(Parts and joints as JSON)
= = = =
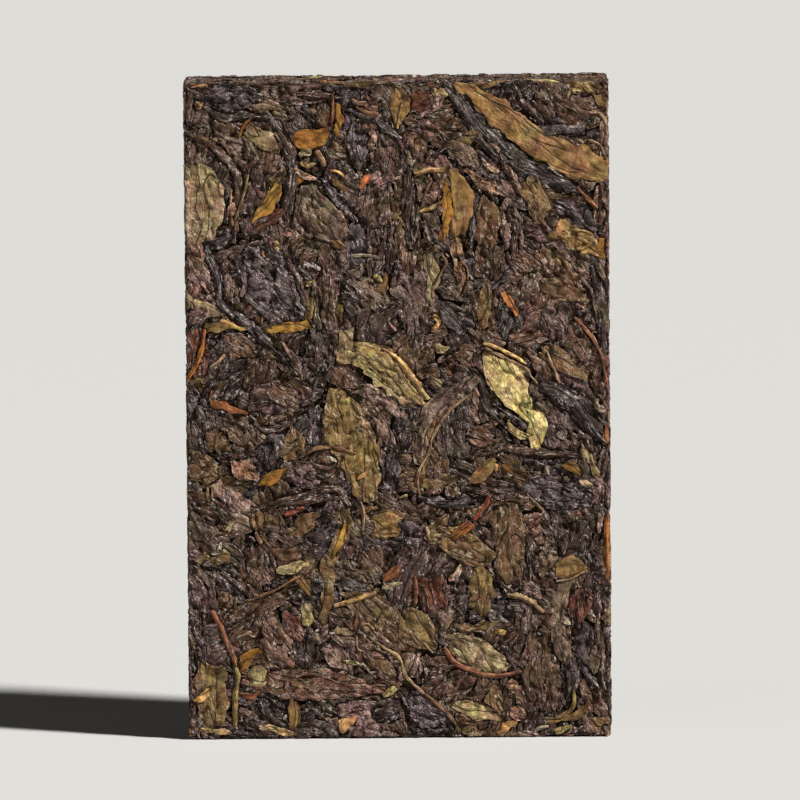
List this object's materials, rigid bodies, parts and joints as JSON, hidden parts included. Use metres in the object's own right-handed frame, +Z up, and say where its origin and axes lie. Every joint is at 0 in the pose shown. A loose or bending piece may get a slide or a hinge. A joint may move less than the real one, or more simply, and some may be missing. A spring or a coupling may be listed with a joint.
{
  "type": "pu erh tea brick",
  "caption": "Rectangular slab of whole dark tea leaves pressed hard in a mould, with square corners and a shallow leafy relief, standing on one short edge.",
  "frame": {"origin": "middle of the short edge face that the brick stands on", "axes": "+Z up the brick's long side, Y through its thickness with the shown face towards -Y, X across its width"},
  "size_m": [0.09, 0.022, 0.14],
  "materials": {
    "pressed_tea": "dry, faintly waxy dark brown leaf with a fine wrinkled grain",
    "dark_leaf": "near-black brown rolled leaf, satin on its ridges",
    "amber_leaf": "smooth golden brown leaf with a soft sheen",
    "old_leaf": "matt khaki leaf with a pebbled surface",
    "stem": "matt reddish to straw-coloured woody stalk",
    "bud": "pale downy bud and leaf fibre"
  },
  "bodies": {
    "root": {"tea_brick": "pressed_tea"}
  },
  "joints": []
}
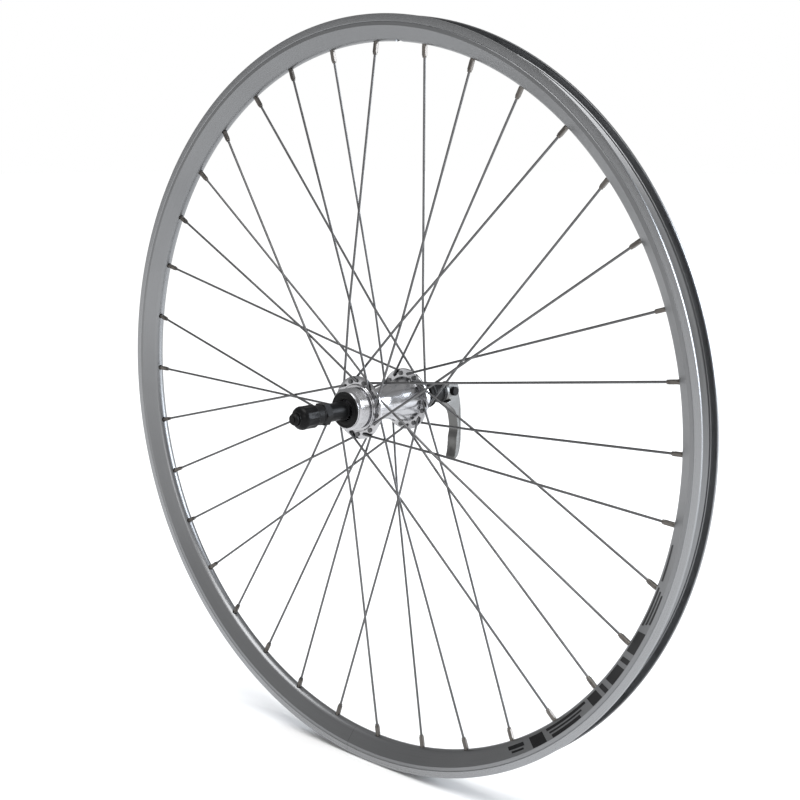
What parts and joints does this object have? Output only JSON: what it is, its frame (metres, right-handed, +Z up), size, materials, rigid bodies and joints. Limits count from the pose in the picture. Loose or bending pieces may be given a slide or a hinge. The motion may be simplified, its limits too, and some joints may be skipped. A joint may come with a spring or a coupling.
{
  "type": "bicycle wheel",
  "caption": "Rear bicycle wheel with a hooked alloy rim, crossed wire spokes, a hub threaded for a screw-on freewheel and a quick-release skewer.",
  "frame": {"origin": "centre of the wheel on the axle, in the rim's middle plane", "axes": "+Y along the axle to the quick-release lever, the freewheel thread on the -Y side, +Z up, +X forward or back"},
  "size_m": [0.6339, 0.201, 0.634],
  "materials": {
    "rim": "satin anodised silver",
    "hub": "polished",
    "spoke": "drawn steel, dark grey",
    "nipple": "dark nickel plate",
    "bearing_steel": "ground",
    "ball": "polished",
    "black_steel": "black oxide",
    "black_plastic": "matte",
    "black_alloy": "black anodised, semi-matte",
    "seal": "matte",
    "lever": "cast, satin",
    "spring": "bright wire"
  },
  "bodies": {
    "axle_set": {"axle": "black_steel", "cone_drive_side": "bearing_steel", "cone_other_side": "bearing_steel", "lock_washer_drive_side": "black_steel", "lock_washer_other_side": "black_steel", "spacer_drive_side": "black_alloy", "spacer_other_side": "black_alloy", "seal_boot": "seal", "locknut_drive_side": "black_steel", "locknut_other_side": "black_steel", "dropout_spacer_drive_side": "black_plastic", "dropout_spacer_other_side": "black_plastic"},
    "wheel": {"rim": "rim", "spokes_drive_leading": "spoke", "spokes_drive_trailing": "spoke", "spokes_other_leading": "spoke", "spokes_other_trailing": "spoke", "nipples_drive_side": "nipple", "nipples_other_side": "nipple", "hub_shell": "hub", "bearing_cup_drive_side": "bearing_steel", "bearing_cup_other_side": "bearing_steel", "dust_cap_drive_side": "black_plastic", "dust_cap_other_side": "black_plastic"},
    "drive_ball_ring": {"balls_drive_side": "ball"},
    "other_ball_ring": {"balls_other_side": "ball"},
    "clamp_base": {"lever_base": "black_alloy", "saddle": "lever", "spring_other_side": "spring"},
    "skewer": {"skewer_rod": "black_steel", "cross_pin": "black_steel"},
    "skewer_nut": {"adjusting_nut": "black_alloy", "nut_lock_insert": "black_plastic", "spring_drive_side": "spring"},
    "clamp_lever": {"lever": "lever"}
  },
  "joints": [
    {"name": "wheel_spin", "type": "hinge", "parent": "axle_set", "child": "wheel", "pos_m": [0, 0, 0], "axis": [0, 1, 0], "continuous": true},
    {"name": "drive_balls_roll", "type": "hinge", "parent": "axle_set", "child": "drive_ball_ring", "pos_m": [0, -0.0335, 0], "axis": [0, 1, 0], "continuous": true},
    {"name": "other_balls_roll", "type": "hinge", "parent": "axle_set", "child": "other_ball_ring", "pos_m": [0, 0.0435, 0], "axis": [0, 1, 0], "continuous": true},
    {"name": "skewer_turn", "type": "hinge", "parent": "axle_set", "child": "clamp_base", "pos_m": [0, 0, 0], "axis": [0, 1, 0], "continuous": true},
    {"name": "clamp_travel", "type": "slide", "parent": "clamp_base", "child": "skewer", "axis": [0, 1, 0], "range_m": [-0.00064, 0]},
    {"name": "lever_swing", "type": "hinge", "parent": "skewer", "child": "clamp_lever", "pos_m": [0, 0.092, 0], "axis": [1, 0, 0], "range_deg": [0, 145]},
    {"name": "nut_turn", "type": "hinge", "parent": "skewer", "child": "skewer_nut", "pos_m": [0, -0.085, 0], "axis": [0, 1, 0], "continuous": true}
  ],
  "couplings": [
    {"joint": "drive_balls_roll", "follows": "wheel_spin", "ratio": 0.6134},
    {"joint": "other_balls_roll", "follows": "wheel_spin", "ratio": 0.6134},
    {"joint": "clamp_travel", "follows": "lever_swing", "m_per_rad": -0.00025}
  ]
}
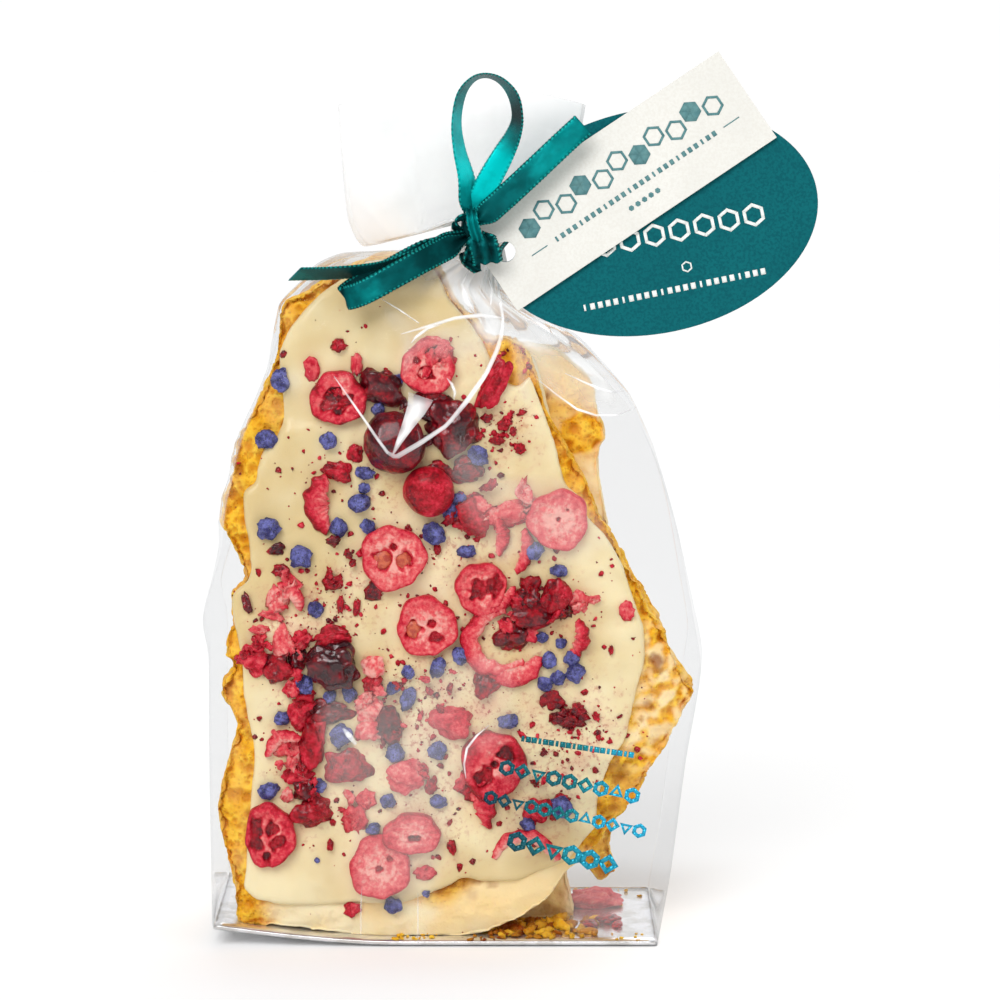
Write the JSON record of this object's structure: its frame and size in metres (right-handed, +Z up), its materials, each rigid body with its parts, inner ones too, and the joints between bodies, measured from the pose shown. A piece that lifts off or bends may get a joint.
= = = =
Write out the whole listing again. Match it word for word.

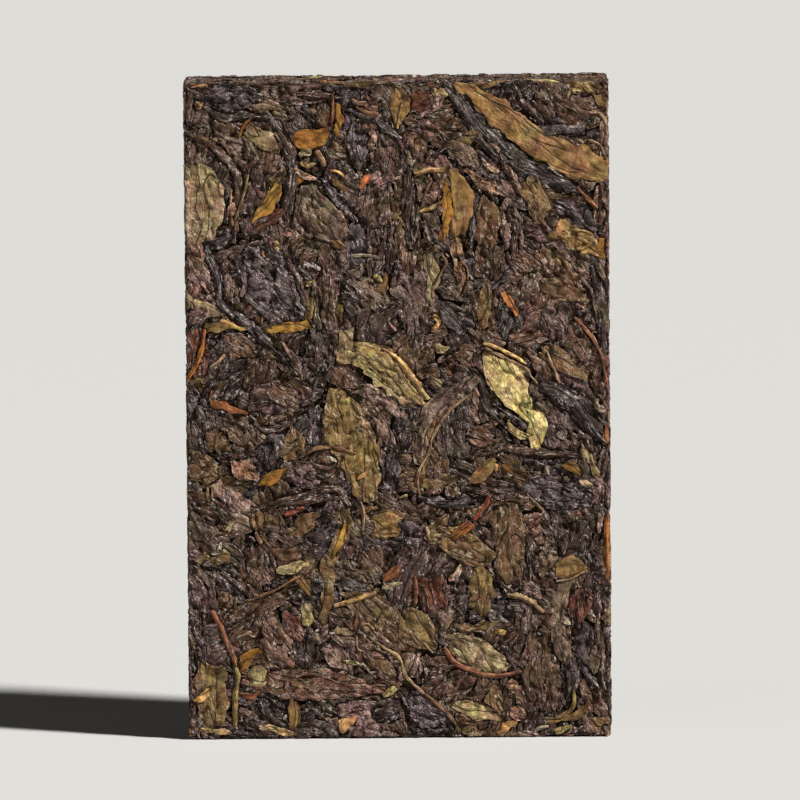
List this object's materials, rigid bodies, parts and joints as JSON, hidden parts included. Use metres in the object's own right-handed frame, +Z up, and say where its origin and axes lie. Every joint is at 0 in the pose shown. A loose or bending piece may get a slide or a hinge. A joint may move less than the real one, or more simply, and some may be missing. A spring or a coupling may be listed with a joint.
{
  "type": "pu erh tea brick",
  "caption": "Rectangular slab of whole dark tea leaves pressed hard in a mould, with square corners and a shallow leafy relief, standing on one short edge.",
  "frame": {"origin": "middle of the short edge face that the brick stands on", "axes": "+Z up the brick's long side, Y through its thickness with the shown face towards -Y, X across its width"},
  "size_m": [0.09, 0.022, 0.14],
  "materials": {
    "pressed_tea": "dry, faintly waxy dark brown leaf with a fine wrinkled grain",
    "dark_leaf": "near-black brown rolled leaf, satin on its ridges",
    "amber_leaf": "smooth golden brown leaf with a soft sheen",
    "old_leaf": "matt khaki leaf with a pebbled surface",
    "stem": "matt reddish to straw-coloured woody stalk",
    "bud": "pale downy bud and leaf fibre"
  },
  "bodies": {
    "root": {"tea_brick": "pressed_tea"}
  },
  "joints": []
}
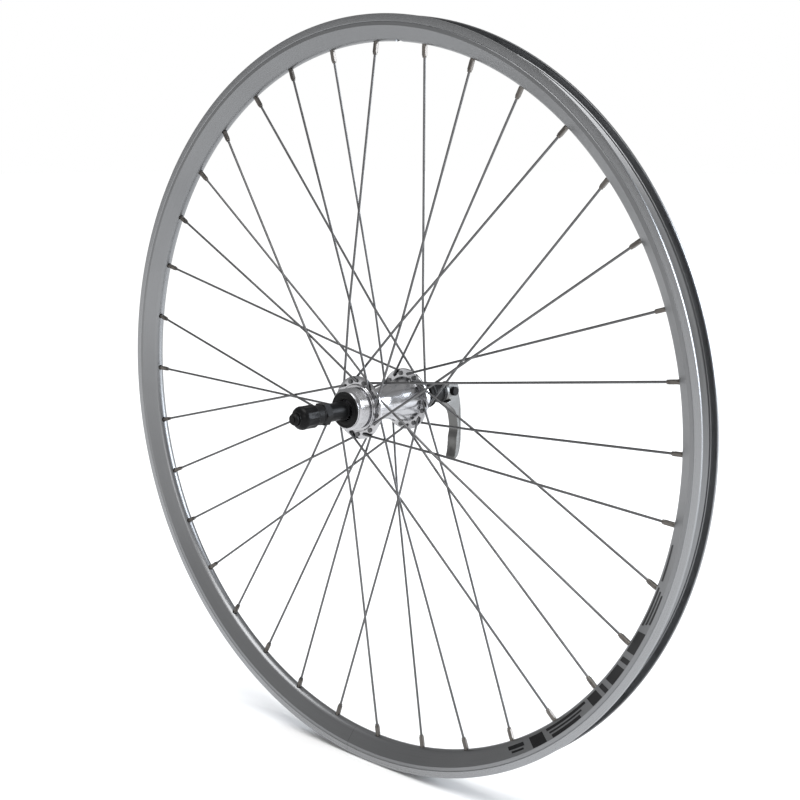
What parts and joints does this object have? Output only JSON: what it is, its frame (metres, right-handed, +Z up), size, materials, rigid bodies and joints. Limits count from the pose in the picture. Loose or bending pieces may be given a slide or a hinge. The motion may be simplified, its limits too, and some joints may be skipped. A joint may come with a spring or a coupling.
{
  "type": "bicycle wheel",
  "caption": "Rear bicycle wheel with a hooked alloy rim, crossed wire spokes, a hub threaded for a screw-on freewheel and a quick-release skewer.",
  "frame": {"origin": "centre of the wheel on the axle, in the rim's middle plane", "axes": "+Y along the axle to the quick-release lever, the freewheel thread on the -Y side, +Z up, +X forward or back"},
  "size_m": [0.6339, 0.201, 0.634],
  "materials": {
    "rim": "satin anodised silver",
    "hub": "polished",
    "spoke": "drawn steel, dark grey",
    "nipple": "dark nickel plate",
    "bearing_steel": "ground",
    "ball": "polished",
    "black_steel": "black oxide",
    "black_plastic": "matte",
    "black_alloy": "black anodised, semi-matte",
    "seal": "matte",
    "lever": "cast, satin",
    "spring": "bright wire"
  },
  "bodies": {
    "axle_set": {"axle": "black_steel", "cone_drive_side": "bearing_steel", "cone_other_side": "bearing_steel", "lock_washer_drive_side": "black_steel", "lock_washer_other_side": "black_steel", "spacer_drive_side": "black_alloy", "spacer_other_side": "black_alloy", "seal_boot": "seal", "locknut_drive_side": "black_steel", "locknut_other_side": "black_steel", "dropout_spacer_drive_side": "black_plastic", "dropout_spacer_other_side": "black_plastic"},
    "wheel": {"rim": "rim", "spokes_drive_leading": "spoke", "spokes_drive_trailing": "spoke", "spokes_other_leading": "spoke", "spokes_other_trailing": "spoke", "nipples_drive_side": "nipple", "nipples_other_side": "nipple", "hub_shell": "hub", "bearing_cup_drive_side": "bearing_steel", "bearing_cup_other_side": "bearing_steel", "dust_cap_drive_side": "black_plastic", "dust_cap_other_side": "black_plastic"},
    "drive_ball_ring": {"balls_drive_side": "ball"},
    "other_ball_ring": {"balls_other_side": "ball"},
    "clamp_base": {"lever_base": "black_alloy", "saddle": "lever", "spring_other_side": "spring"},
    "skewer": {"skewer_rod": "black_steel", "cross_pin": "black_steel"},
    "skewer_nut": {"adjusting_nut": "black_alloy", "nut_lock_insert": "black_plastic", "spring_drive_side": "spring"},
    "clamp_lever": {"lever": "lever"}
  },
  "joints": [
    {"name": "wheel_spin", "type": "hinge", "parent": "axle_set", "child": "wheel", "pos_m": [0, 0, 0], "axis": [0, 1, 0], "continuous": true},
    {"name": "drive_balls_roll", "type": "hinge", "parent": "axle_set", "child": "drive_ball_ring", "pos_m": [0, -0.0335, 0], "axis": [0, 1, 0], "continuous": true},
    {"name": "other_balls_roll", "type": "hinge", "parent": "axle_set", "child": "other_ball_ring", "pos_m": [0, 0.0435, 0], "axis": [0, 1, 0], "continuous": true},
    {"name": "skewer_turn", "type": "hinge", "parent": "axle_set", "child": "clamp_base", "pos_m": [0, 0, 0], "axis": [0, 1, 0], "continuous": true},
    {"name": "clamp_travel", "type": "slide", "parent": "clamp_base", "child": "skewer", "axis": [0, 1, 0], "range_m": [-0.00064, 0]},
    {"name": "lever_swing", "type": "hinge", "parent": "skewer", "child": "clamp_lever", "pos_m": [0, 0.092, 0], "axis": [1, 0, 0], "range_deg": [0, 145]},
    {"name": "nut_turn", "type": "hinge", "parent": "skewer", "child": "skewer_nut", "pos_m": [0, -0.085, 0], "axis": [0, 1, 0], "continuous": true}
  ],
  "couplings": [
    {"joint": "drive_balls_roll", "follows": "wheel_spin", "ratio": 0.6134},
    {"joint": "other_balls_roll", "follows": "wheel_spin", "ratio": 0.6134},
    {"joint": "clamp_travel", "follows": "lever_swing", "m_per_rad": -0.00025}
  ]
}
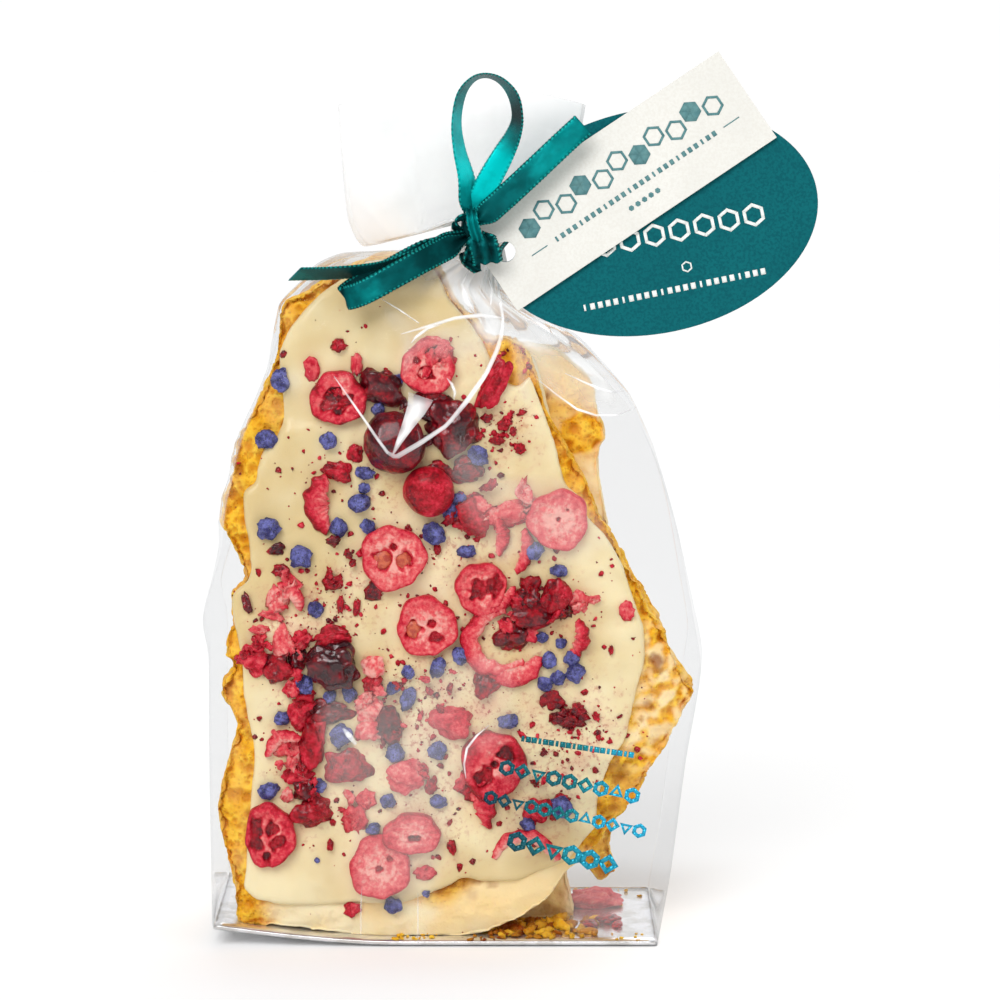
Write the JSON record of this object's structure: its frame and size in metres (right-handed, +Z up), its materials, each rigid body with its parts, inner ones too, and the joints between bodies, measured from the pose shown. A piece that lifts off or bends may get a joint.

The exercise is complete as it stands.